In the late 60s and early 70s, Harvey was Executive Vice President of Brand Rating Research Corporation, suppliers of Brand Rating Index, the first singlesource product/media syndicated service, today mirrored by MRI and Simmons in the U.S. and by others in many other countries. These services measure media usage, demographics, geographics, psychographics, and product/brand usage, among an annual sample of people, so as to be able to cross-analyze any characteristics against one another.

In concert with the Advertising Research Foundation, the BRI sample was turned into a simulation and optimization model called first COMPASS and then later called COUSIN. 16 of the top 20 agencies met monthly to refine and utilize this model. Underpinned by the 20,000 annual BRI sample, this model was a refinement of the MIT Simulmatics and the later Interpublic SCANS models. It utilized a combination of Monte Carlo and incremental optimization approaches.

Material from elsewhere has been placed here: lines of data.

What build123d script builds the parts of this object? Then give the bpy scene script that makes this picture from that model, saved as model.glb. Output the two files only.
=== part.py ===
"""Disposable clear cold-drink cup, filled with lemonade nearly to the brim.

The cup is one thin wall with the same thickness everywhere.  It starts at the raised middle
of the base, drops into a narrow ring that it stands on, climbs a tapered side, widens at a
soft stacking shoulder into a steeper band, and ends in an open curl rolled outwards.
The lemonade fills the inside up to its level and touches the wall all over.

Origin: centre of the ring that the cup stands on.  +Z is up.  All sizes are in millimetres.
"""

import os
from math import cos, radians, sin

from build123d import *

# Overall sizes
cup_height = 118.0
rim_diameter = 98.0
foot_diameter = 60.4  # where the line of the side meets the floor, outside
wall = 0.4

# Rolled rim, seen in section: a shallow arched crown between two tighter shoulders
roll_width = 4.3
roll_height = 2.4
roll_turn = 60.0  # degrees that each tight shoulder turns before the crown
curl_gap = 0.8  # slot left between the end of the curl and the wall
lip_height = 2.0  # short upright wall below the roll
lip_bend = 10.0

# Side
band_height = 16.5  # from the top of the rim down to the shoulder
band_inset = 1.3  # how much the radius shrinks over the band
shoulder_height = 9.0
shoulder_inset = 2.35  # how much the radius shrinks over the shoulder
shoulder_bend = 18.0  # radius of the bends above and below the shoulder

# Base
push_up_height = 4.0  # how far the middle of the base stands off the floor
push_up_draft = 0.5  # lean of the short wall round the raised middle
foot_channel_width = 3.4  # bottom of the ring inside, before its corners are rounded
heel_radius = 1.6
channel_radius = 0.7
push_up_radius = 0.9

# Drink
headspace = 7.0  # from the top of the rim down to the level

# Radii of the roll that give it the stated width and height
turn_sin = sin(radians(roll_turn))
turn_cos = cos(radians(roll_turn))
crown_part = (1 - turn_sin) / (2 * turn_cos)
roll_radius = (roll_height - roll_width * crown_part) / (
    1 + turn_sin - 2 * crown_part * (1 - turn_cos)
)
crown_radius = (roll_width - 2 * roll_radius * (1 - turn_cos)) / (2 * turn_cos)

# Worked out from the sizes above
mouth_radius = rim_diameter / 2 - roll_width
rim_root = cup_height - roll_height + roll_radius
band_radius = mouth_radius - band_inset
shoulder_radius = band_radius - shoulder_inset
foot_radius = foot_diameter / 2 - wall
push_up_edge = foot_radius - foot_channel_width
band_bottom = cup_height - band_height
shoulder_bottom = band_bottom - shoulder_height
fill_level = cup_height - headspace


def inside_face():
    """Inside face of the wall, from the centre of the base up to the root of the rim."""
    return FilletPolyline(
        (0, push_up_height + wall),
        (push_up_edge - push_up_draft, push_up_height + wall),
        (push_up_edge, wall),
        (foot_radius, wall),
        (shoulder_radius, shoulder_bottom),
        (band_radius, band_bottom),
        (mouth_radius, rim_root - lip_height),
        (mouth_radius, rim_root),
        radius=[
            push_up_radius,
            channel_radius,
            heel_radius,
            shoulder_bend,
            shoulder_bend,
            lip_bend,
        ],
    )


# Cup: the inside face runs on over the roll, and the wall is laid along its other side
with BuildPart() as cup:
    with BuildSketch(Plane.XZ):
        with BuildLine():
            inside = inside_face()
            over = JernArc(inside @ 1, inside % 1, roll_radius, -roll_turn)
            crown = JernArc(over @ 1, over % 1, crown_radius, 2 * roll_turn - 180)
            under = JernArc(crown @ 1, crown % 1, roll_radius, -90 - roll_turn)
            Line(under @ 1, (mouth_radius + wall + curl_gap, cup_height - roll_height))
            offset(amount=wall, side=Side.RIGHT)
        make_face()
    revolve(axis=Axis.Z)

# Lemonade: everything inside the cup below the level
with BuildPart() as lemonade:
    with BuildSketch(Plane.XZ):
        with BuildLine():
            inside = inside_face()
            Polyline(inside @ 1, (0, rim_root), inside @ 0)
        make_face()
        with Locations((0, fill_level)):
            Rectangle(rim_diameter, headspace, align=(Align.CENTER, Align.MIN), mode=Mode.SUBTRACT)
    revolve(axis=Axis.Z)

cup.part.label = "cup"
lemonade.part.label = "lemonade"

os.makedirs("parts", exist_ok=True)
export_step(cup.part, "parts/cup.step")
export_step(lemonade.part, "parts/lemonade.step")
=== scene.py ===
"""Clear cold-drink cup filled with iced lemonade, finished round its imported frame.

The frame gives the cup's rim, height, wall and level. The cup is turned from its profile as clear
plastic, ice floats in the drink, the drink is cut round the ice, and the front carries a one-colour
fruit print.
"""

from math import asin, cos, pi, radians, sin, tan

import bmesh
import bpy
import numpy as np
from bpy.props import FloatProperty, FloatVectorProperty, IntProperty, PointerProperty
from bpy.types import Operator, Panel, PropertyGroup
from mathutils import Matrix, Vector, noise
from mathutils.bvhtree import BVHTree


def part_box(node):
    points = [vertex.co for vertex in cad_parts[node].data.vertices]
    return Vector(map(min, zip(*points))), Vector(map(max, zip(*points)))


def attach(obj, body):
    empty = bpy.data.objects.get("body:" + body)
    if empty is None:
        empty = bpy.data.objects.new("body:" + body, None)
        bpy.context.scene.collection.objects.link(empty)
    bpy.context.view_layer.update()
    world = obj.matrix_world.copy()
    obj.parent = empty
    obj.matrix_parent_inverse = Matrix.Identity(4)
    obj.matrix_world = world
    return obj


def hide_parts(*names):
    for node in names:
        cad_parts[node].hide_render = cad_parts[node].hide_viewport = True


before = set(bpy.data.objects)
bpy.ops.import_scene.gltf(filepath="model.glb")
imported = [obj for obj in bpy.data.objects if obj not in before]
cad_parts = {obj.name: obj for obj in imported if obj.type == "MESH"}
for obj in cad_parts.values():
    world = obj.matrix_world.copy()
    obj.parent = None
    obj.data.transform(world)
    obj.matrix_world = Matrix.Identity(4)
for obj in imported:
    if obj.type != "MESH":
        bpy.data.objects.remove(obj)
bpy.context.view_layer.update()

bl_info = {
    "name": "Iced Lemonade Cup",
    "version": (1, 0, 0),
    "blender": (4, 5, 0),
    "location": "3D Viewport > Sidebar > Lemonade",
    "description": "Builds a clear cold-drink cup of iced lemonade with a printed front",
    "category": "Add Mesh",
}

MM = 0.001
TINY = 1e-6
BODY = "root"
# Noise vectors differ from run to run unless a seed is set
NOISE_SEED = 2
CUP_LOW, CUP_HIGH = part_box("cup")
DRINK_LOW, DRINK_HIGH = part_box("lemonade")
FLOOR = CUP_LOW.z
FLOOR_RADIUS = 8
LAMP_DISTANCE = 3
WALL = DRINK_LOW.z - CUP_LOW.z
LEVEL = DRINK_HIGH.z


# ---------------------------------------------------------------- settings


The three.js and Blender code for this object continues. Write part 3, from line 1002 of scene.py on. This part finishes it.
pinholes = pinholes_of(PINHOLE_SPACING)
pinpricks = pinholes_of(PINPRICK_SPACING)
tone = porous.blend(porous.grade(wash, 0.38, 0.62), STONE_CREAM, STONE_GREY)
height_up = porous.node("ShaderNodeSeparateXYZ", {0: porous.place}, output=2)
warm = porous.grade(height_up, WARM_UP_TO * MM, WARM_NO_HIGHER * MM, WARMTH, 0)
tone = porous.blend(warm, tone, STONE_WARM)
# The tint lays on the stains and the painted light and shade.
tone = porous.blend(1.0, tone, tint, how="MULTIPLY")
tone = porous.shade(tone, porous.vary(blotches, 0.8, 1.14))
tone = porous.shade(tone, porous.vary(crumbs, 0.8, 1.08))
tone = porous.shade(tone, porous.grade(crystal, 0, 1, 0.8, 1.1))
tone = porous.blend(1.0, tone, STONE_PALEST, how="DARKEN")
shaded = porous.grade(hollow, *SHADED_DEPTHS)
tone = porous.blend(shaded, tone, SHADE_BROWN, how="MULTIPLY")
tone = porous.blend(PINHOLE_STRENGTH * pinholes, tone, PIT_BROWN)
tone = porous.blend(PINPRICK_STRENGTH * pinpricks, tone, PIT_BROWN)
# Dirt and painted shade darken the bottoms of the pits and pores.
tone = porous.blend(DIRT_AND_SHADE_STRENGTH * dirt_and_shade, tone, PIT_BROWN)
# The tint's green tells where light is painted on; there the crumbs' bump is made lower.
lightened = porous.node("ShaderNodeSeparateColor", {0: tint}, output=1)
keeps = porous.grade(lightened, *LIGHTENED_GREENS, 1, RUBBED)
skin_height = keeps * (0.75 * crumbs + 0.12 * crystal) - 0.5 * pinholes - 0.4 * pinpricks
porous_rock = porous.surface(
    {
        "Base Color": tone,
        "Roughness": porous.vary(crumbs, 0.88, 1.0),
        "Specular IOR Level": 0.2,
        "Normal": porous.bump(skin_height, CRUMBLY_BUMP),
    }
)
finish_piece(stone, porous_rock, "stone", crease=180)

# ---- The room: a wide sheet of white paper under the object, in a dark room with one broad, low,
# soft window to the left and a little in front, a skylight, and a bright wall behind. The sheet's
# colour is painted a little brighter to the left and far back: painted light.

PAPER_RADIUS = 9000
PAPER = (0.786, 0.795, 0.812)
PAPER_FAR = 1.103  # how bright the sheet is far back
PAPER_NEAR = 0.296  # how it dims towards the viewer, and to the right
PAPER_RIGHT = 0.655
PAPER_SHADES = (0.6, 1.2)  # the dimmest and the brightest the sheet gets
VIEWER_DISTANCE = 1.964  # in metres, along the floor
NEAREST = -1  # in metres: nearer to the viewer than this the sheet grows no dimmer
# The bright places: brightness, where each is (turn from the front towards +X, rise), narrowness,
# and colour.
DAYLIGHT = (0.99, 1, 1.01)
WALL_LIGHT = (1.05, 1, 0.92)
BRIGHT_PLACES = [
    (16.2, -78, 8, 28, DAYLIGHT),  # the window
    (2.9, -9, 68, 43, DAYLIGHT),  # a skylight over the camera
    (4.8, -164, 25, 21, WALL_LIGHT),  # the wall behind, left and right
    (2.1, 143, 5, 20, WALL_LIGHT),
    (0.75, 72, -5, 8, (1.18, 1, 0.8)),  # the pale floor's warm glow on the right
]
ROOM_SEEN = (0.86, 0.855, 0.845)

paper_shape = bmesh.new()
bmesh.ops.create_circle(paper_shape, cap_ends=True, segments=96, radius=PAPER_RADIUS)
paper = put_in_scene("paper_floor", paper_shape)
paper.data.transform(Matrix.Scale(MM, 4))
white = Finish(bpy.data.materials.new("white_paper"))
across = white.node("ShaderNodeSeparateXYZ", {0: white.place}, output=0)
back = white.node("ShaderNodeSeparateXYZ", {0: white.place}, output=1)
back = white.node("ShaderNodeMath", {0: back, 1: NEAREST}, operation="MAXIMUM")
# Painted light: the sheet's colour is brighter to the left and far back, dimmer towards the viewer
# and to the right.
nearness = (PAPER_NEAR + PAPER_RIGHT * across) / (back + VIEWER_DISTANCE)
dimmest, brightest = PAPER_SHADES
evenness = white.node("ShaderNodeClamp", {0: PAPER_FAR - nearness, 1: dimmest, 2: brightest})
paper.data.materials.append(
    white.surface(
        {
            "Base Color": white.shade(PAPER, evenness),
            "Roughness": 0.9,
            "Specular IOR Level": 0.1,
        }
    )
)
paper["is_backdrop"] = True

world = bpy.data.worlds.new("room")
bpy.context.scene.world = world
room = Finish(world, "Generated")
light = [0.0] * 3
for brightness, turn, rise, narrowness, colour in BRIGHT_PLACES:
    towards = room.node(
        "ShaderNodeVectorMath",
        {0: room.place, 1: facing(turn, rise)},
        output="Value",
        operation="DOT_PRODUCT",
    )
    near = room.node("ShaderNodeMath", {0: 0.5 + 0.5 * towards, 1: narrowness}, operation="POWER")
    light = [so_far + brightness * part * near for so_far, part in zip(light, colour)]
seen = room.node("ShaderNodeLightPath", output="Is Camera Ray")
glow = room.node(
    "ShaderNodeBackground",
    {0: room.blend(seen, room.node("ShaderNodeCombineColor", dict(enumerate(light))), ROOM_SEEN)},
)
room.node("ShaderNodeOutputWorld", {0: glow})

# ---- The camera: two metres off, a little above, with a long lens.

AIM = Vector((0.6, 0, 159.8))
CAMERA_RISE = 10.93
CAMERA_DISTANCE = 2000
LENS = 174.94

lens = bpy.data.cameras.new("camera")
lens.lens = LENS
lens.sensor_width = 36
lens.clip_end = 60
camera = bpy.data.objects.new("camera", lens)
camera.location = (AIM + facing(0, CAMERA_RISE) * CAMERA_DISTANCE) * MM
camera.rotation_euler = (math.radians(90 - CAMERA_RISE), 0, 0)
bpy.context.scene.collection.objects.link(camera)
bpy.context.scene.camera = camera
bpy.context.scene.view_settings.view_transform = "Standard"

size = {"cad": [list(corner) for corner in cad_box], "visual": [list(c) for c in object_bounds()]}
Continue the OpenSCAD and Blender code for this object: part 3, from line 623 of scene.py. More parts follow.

In order to improve media impact data availability to the industry, BRI CEO Norton Garfinkle and Harvey added questions to the BRI questionnaire measuring dimensions of magazine editorial environment influence upon advertising communications, and experimented with the collection of brandswitching information as a media impact measure.

Harvey created the first online radio planning system SONAR (System for the ONline Analysis of Radio) which became part of the suite of Telmar systems. This was not a true optimization algorithm but rather a set of heuristics. SONAR became available online in 1971 via the original extremely slow modems.

With BRI consultant Sid Mehlman, formerly of Benton & Bowles, Harvey conceived the Storyfinder model in 1971. Harvey later sold this model to IMS in the 70s. The model optimizes sales presentations by media to agencies, using syndicated databases such as today’s MRI and Simmons. Storyfinder has been widely emulated and has become the most used computer system by the magazine industry.

Media Optimization Systems of the 70s and 80s

In general, media optimization played a diminished role during this period in the U.S., while the 60s media optimization developments in the U.S. moved offshore and were emulated and refined in Europe and South Africa.

The big development of this period in the U.S. was the shift to supermarket scanner data. Scanner data provided the hard sales results that had previously been only a dream, and were available on a daily basis for those inclined to react that quickly. As a result of the compelling nature of this datastream, attention to other matters was occluded.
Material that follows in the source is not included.